I am heading up to Brasstown Valley for a conference. I'll only have 2-3 hours a day to fish so I don't want to spend it all driving. Is there anything close by? Looks like there is a decent creek that runs along the golf course/Forest border but I figure the chemicals would deter trout from handing around.


----------



## fishinbub (May 3, 2011)

Shoot me a PM with the name of the creek. I can probably help you find out if that crick has any trout in it and what access will be like. I'll check my map and see what's near you.
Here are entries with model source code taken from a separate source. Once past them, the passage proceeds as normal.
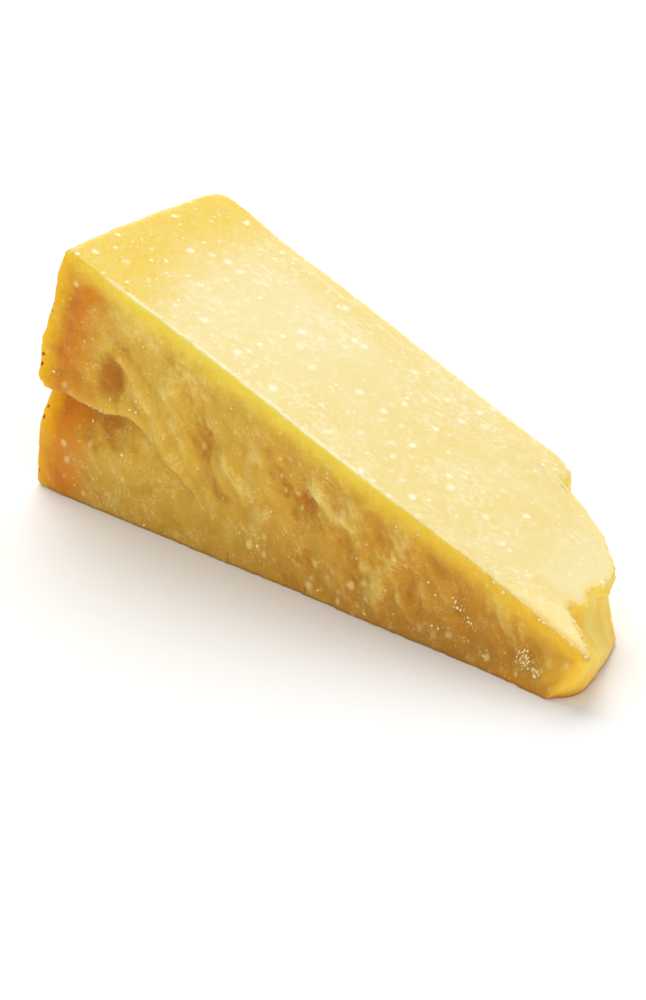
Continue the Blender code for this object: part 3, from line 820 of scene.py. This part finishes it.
def crumb_material(look):
    """Loose crumbs: pale cheese, whiter in places."""
    material, coordinates, shader = new_material("crumb")
    patchy = coordinates.noise(1.5 * MM, 2.0)
    cream = coordinates.colour(look.loose)
    feed(shader, "Base Color", cream.tint(look.crumb, patchy.rise(0.44, 0.62) * 0.5))
    feed(shader, "Roughness", 0.5 + 0.2 * patchy)
    feed_constants(shader, look, 0.0)
    return material


def crumb_places(chunk, count, draw):
    """Points on the chunk, drawn at random: thickest on the front's top edge near the thin end.

    A vertex's chance is its share of the surface times how thickly crumbs lie there.
    """
    mesh = chunk.data
    points, normals = np.empty(len(mesh.vertices) * 3), np.empty(len(mesh.vertices) * 3)
    mesh.vertices.foreach_get("co", points)
    mesh.vertices.foreach_get("normal", normals)
    points, normals = points.reshape(-1, 3) / MM + ORIGIN, normals.reshape(-1, 3)
    corners, areas = np.empty(len(mesh.loops), int), np.empty(len(mesh.polygons))
    mesh.loops.foreach_get("vertex_index", corners)
    mesh.polygons.foreach_get("area", areas)
    share = np.bincount(corners, np.repeat(areas, 4), len(points))
    from_rind, to_end, edge = np.empty((3, len(points)))
    for name, values in (("from_rind", from_rind), ("to_end", to_end), ("edge", edge)):
        mesh.attributes[name].data.foreach_get("value", values)
    x, y, z = points.T
    on_edge = bell(edge, 0.7) * (0.15 + 0.5 * smooth_step(95.0, 160.0, x)) * smooth_step(8.0, 0.0, y)
    on_end = 0.35 * smooth_step(3.0, 0.0, to_end) * bell(edge, 2.2) * smooth_step(40.0, 20.0, y)
    thick = 0.006 * smooth_step(6.0, 1.0, y) + on_edge + on_end
    on_front = smooth_step(9.0, 7.0, y) * smooth_step(0.5, -0.2, normals[:, 1])
    for cluster_x, cluster_z, spread, how_thick in CRUMB_CLUSTERS:
        thick = thick + how_thick * bell(np.hypot(x - cluster_x, z - cluster_z), spread) * on_front
    chance = share * thick * smooth_step(0.5, 1.5, z) * smooth_step(2.0, 6.0, from_rind)
    picked = draw.choice(len(points), count, replace=False, p=chance / chance.sum())
    return points[picked]


def crumb_mesh(places, smallest, largest, draw):
    """Lumpy little balls, half sunk in the surface: a cube's grid pushed out to a sphere and roughened."""
    shares, faces = block_surface((2, 2, 2))
    sphere = shares - 0.5
    sphere = sphere / np.linalg.norm(sphere, axis=1, keepdims=True)
    count = len(places)
    radius = smallest + (largest - smallest) * draw.random(count) ** 4
    shift = draw.uniform(0.0, LATTICE_CELLS, (count, 1, 3))
    lumpy = 1.0 + 0.55 * noise(CRUMB_SEED, *np.moveaxis(sphere * 1.3 + shift, -1, 0))
    squash = draw.uniform(0.65, 1.25, (count, 1, 3))
    points = sphere * squash * lumpy[..., None] * radius[:, None, None] + places[:, None]
    faces = faces + len(sphere) * np.arange(count)[:, None, None]
    return points.reshape(-1, 3), faces.reshape(-1, 4)


class ChunkSizes(bpy.types.PropertyGroup):
    """How finely the chunk's surface is divided."""

    along: IntProperty(name="Cells along", description="From rind to thin end", default=200, min=20)
    across: IntProperty(name="Cells across", description="From front break to back break", default=90, min=10)
    up: IntProperty(name="Cells up", description="From underside to top cut", default=100, min=10)


class CrumbSizes(bpy.types.PropertyGroup):
    """How many loose crumbs there are and how large."""

    count: IntProperty(name="Crumbs", description="Loose crumbs on the chunk", default=500, min=1)
    smallest: FloatProperty(name="Smallest", description="Smallest radius", default=0.0001, unit="LENGTH")
    largest: FloatProperty(name="Largest", description="Largest radius", default=0.00045, unit="LENGTH")


def colour_property(name, description, default):
    """A colour that a user can change, as linear red, green and blue."""
    return FloatVectorProperty(
        name=name, description=description, default=default, subtype="COLOR", size=3, min=0.0, max=1.0
    )


class CheeseLook(bpy.types.PropertyGroup):
    """Colours and gloss of the cheese."""

    cut: colour_property("Cut", "Cream of the two cut faces", (0.82, 0.665, 0.25))
    cut_deep: colour_property("Cut, deeper", "Deeper yellow patches of the cuts", (0.82, 0.64, 0.20))
    # Paler patches of the cuts, and the painted sheen across the middle of the top.
    haze_and_sheen: colour_property("Haze", "Paler patches of the cuts", (0.84, 0.735, 0.40))
    band: colour_property("Rind band", "Band along the rind on the cuts", (0.80, 0.545, 0.012))
    # Darker and deeper yellow than the cuts: partly painted shade.
    broken: colour_property("Break", "The broken faces", (0.75, 0.475, 0.055))
    amber: colour_property("Amber", "Deeper yellow of the broken faces", (0.67, 0.305, 0.024))
    # Paler than the break: on what stands out partly painted light; also paler tone in streaks and on the
    # rind.
    rib: colour_property("Ribs", "What stands out of the broken faces", (0.85, 0.625, 0.145))
    pale: colour_property("Pale grains", "Crystals and grains on the breaks", (0.96, 0.80, 0.34))
    # Painted glow where light comes through the edge.
    painted_glow: colour_property("Lit edge", "Yellow where light comes through the edge", (0.97, 0.74, 0.08))
    # Brighter than the breaks: partly painted light on the thin end.
    end: colour_property("Thin end", "The broken thin end", (0.97, 0.69, 0.135))
    tip: colour_property("Tip", "Golden breaks next to the thin end", (0.96, 0.56, 0.035))
    # Painted shade in the hollows and the pit, and browner tone in streaks.
    brown_and_shade: colour_property("Hollows", "Hollows in the broken faces", (0.50, 0.185, 0.010))
    # Painted shade near the underside and a painted contact shadow along the foot; also the cracks' own
    # colour.
    foot: colour_property("Foot", "The breaks near the underside", (0.42, 0.18, 0.018))
    orange: colour_property("Under the rind", "Zone of the breaks under the rind", (0.72, 0.255, 0.007))
    russet: colour_property("Russet", "Browner patches there and on the rind", (0.58, 0.17, 0.008))
    # Painted light: the golden lit rim of the breaks at the rind.
    lit_rim: colour_property("Rim", "The breaks right at the rind", (0.95, 0.58, 0.012))
    rind: colour_property("Rind", "The rind's outer skin", (0.68, 0.38, 0.07))
    rind_dark: colour_property("Rind, darker", "Darker patches of the rind", (0.52, 0.25, 0.045))
    dot: colour_property("Pin-dots", "Dots pressed into the rind", (0.30, 0.045, 0.008))
    white: colour_property("Crystals", "Crystals and scratches", (0.99, 0.92, 0.72))
    # On the cuts' edges partly a painted highlight; on loose crumbs their own pale colour.
    crumb: colour_property("Crumble", "The crumbly edges and palest crumbs", (0.95, 0.84, 0.55))
    fleck: colour_property("Flecks", "Pale flecks at the thin end", (0.93, 0.74, 0.31))
    loose: colour_property("Crumbs", "Loose crumbs", (1.0, 0.79, 0.36))
    light_share: FloatProperty(
        name="Light share", description="Share of the light that goes in", default=0.8, subtype="FACTOR"
    )
    light_depth: FloatVectorProperty(
        name="Light depth", description="How far each colour goes in, as a share", default=(1.0, 1.0, 0.9)
    )
    light_reach: FloatProperty(
        name="Light reach", description="How far light goes into the cheese", default=0.003, unit="LENGTH"
    )


class MakeChunk(bpy.types.Operator):
    """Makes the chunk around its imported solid"""

    bl_idname = "cheese.make_chunk"
    bl_label = "Chunk"

    def execute(self, context):
        sizes = context.scene.chunk_sizes
        shares, faces = block_surface((sizes.along, sizes.across, sizes.up))
        length, width, height = (gathered(shares[:, axis], pull) for axis, pull in enumerate(EDGE_PULL))
        points, known = chunk_form(length, width, height)
        chunk = mesh_object("chunk", points, faces, chunk_material(context.scene.cheese_look))
        for name, values in known.items():
            attribute = chunk.data.attributes.new(name, "FLOAT", "POINT")
            attribute.data.foreach_set("value", values.astype(np.float32))
        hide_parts("parmesan_chunk")
        return {"FINISHED"}


class MakeCrumbs(bpy.types.Operator):
    """Scatters loose crumbs along the chunk's broken edges"""

    bl_idname = "cheese.make_crumbs"
    bl_label = "Crumbs"

    def execute(self, context):
        sizes, draw = context.scene.crumb_sizes, np.random.default_rng(CRUMB_SEED)
        places = crumb_places(bpy.data.objects["chunk"], sizes.count, draw)
        points, faces = crumb_mesh(places, sizes.smallest / MM, sizes.largest / MM, draw)
        mesh_object("crumbs", points, faces, crumb_material(context.scene.cheese_look))
        return {"FINISHED"}


# The camera, from the photograph's corners: the point it looks at, in chunk coordinates, and where it stands.
AIM = (77.5, 20.0, 14.1)
AZIMUTH, ELEVATION = np.radians(42.21), np.radians(25.44)
DISTANCE, LENS, SENSOR = 1.0, 148.25, 36.0
WARM_WHITE = (1.0, 0.995, 0.975)
FLOOR_HALF_SIZE = 6.0


def towards(azimuth, elevation):
    """A unit vector towards this azimuth, turning from -Y to +X, and elevation."""
    level = np.cos(elevation)
    return Vector((np.sin(azimuth) * level, -np.cos(azimuth) * level, np.sin(elevation)))


def soft_light(name, azimuth, elevation, spread, strength, colour):
    """A far light from this direction, as soft as a panel that spans the spread. Angles are in degrees."""
    light = bpy.data.lights.new(name, "SUN")
    light.angle = np.radians(spread)
    light.energy = strength
    light.color = colour
    lamp = bpy.data.objects.new(name, light)
    direction = towards(np.radians(azimuth), np.radians(elevation))
    lamp.rotation_euler = direction.to_track_quat("Z", "Y").to_euler()
    bpy.context.scene.collection.objects.link(lamp)


class StageSettings(bpy.types.PropertyGroup):
    """Light and floor."""

    sky: FloatProperty(name="Sky", description="Strength of the even light from all round", default=0.42)
    key: FloatProperty(name="Key", description="Strength of the light from behind the rind", default=2.65)
    fill: FloatProperty(name="Fill", description="Strength of the light beside the thin end", default=1.1)
    floor_colour: colour_property("Floor", "The plain floor", (0.93, 0.93, 0.93))


class MakeStage(bpy.types.Operator):
    """Makes the floor, the lights and the camera"""

    bl_idname = "cheese.make_stage"
    bl_label = "Stage"

    def execute(self, context):
        scene, settings = context.scene, context.scene.stage_settings
        aim = Vector((np.array(AIM) - ORIGIN) * MM)

        camera = bpy.data.objects.new("camera", bpy.data.cameras.new("camera"))
        camera.data.sensor_fit = "VERTICAL"
        camera.data.sensor_height = SENSOR
        camera.data.lens = LENS
        direction = towards(AZIMUTH, ELEVATION)
        camera.location = aim + direction * DISTANCE
        camera.rotation_euler = direction.to_track_quat("Z", "Y").to_euler()
        scene.collection.objects.link(camera)
        scene.camera = camera

        floor = bpy.data.meshes.new("floor")
        corners = np.array([(-1.0, -1.0, 0.0), (1.0, -1.0, 0.0), (1.0, 1.0, 0.0), (-1.0, 1.0, 0.0)])
        floor.from_pydata(corners * FLOOR_HALF_SIZE, [], [(0, 1, 2, 3)])
        material, _, shader = new_material("floor")
        feed(shader, "Base Color", (*settings.floor_colour, 1.0))
        feed(shader, "Roughness", 0.7)
        feed(shader, "Specular IOR Level", 0.2)
        floor.materials.append(material)
        ground = bpy.data.objects.new("floor", floor)
        scene.collection.objects.link(ground)

        soft_light("key", 230.0, 44.0, 55.0, settings.key, WARM_WHITE)
        soft_light("fill", 55.0, 30.0, 60.0, settings.fill, WARM_WHITE)

        world = bpy.data.worlds.new("studio")
        world.use_nodes = True
        tree = world.node_tree
        seen = Field(tree, tree.nodes.new("ShaderNodeLightPath").outputs["Is Camera Ray"])
        feed(tree.nodes["Background"], "Color", (1.0, 1.0, 1.0, 1.0))
        feed(tree.nodes["Background"], "Strength", settings.sky + (1.0 - settings.sky) * seen)
        scene.world = world
        scene.view_settings.view_transform = "Standard"
        return {"FINISHED"}


class CHEESE_PT_panel(bpy.types.Panel):
    """The chunk's pieces, in the 3D view's sidebar"""

    bl_label = "Parmesan chunk"
    bl_space_type = "VIEW_3D"
    bl_region_type = "UI"
    bl_category = "Cheese"

    def draw(self, context):
        for group in GROUPS:
            box = self.layout.box()
            for name in GROUPS[group].__annotations__:
                box.prop(getattr(context.scene, group), name)
        for operator in OPERATORS:
            self.layout.operator(operator.bl_idname)


GROUPS = {
    "chunk_sizes": ChunkSizes,
    "crumb_sizes": CrumbSizes,
    "cheese_look": CheeseLook,
    "stage_settings": StageSettings,
}
OPERATORS = (MakeChunk, MakeCrumbs, MakeStage)


def register():
    for made in (*GROUPS.values(), *OPERATORS, CHEESE_PT_panel):
        bpy.utils.register_class(made)
    for name, group in GROUPS.items():
        setattr(bpy.types.Scene, name, PointerProperty(type=group))


def unregister():
    for name in GROUPS:
        delattr(bpy.types.Scene, name)
    for made in (CHEESE_PT_panel, *OPERATORS, *GROUPS.values()):
        bpy.utils.unregister_class(made)


def main():
    register()
    bpy.ops.cheese.make_chunk()
    bpy.ops.cheese.make_crumbs()
    bpy.ops.cheese.make_stage()


if __name__ == "__main__":
    main()
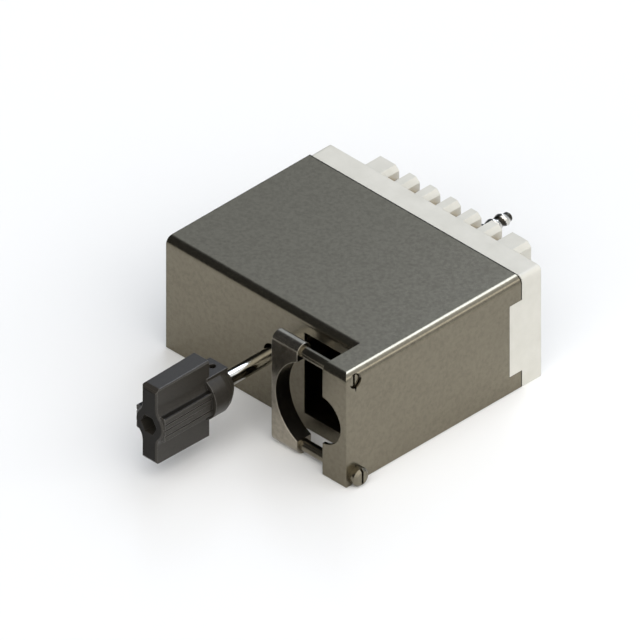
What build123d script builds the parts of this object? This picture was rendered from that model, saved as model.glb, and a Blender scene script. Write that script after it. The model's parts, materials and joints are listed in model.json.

Young Harris is mostly private land, you may have to head back towards Helen...


----------



## Jimmy Harris (May 3, 2011)

I wouldn't waste any time on the creek at Brasstown Valley Resort.  You're about 30 minutes from the Toccoa River tailwater.  Fish right below the dam for a quick fix.  The Hiwassee River just across the line in NC is good but more difficult to access and won't save you that much time.  Check the generation schedule on the Toccoa.  If they're running a generator, don't go.  Right now they're releasing 160 cfs.  That's a little high (we like it around 130 cfs) but at the dam you can still wade it.


----------



## fishndoc (May 3, 2011)

Like Jimmy says, the Toccoa DH is the best option.  If they are generating and it's too high, you might consider driving a little farther up to the Nantahala DH.  Will need a NC license, but not a real bad drive:  Hayesville to Murphy to Andrews to the river - maybe about an hour or less.  I usually slip up there when my wife and I stay at Brasstown Valley.


----------



## Tightliner (May 4, 2011)

The Hi runs out of Chatgue dam about 10 miles from there. It also runs into the lake just above the town of Hiwassee. Upper Fires creek holds a good population of wild fish too. Just over the mountian is the Tallulah. This river has some great tributary streams that hold wild fish. Luck to you!

Later.....................................


----------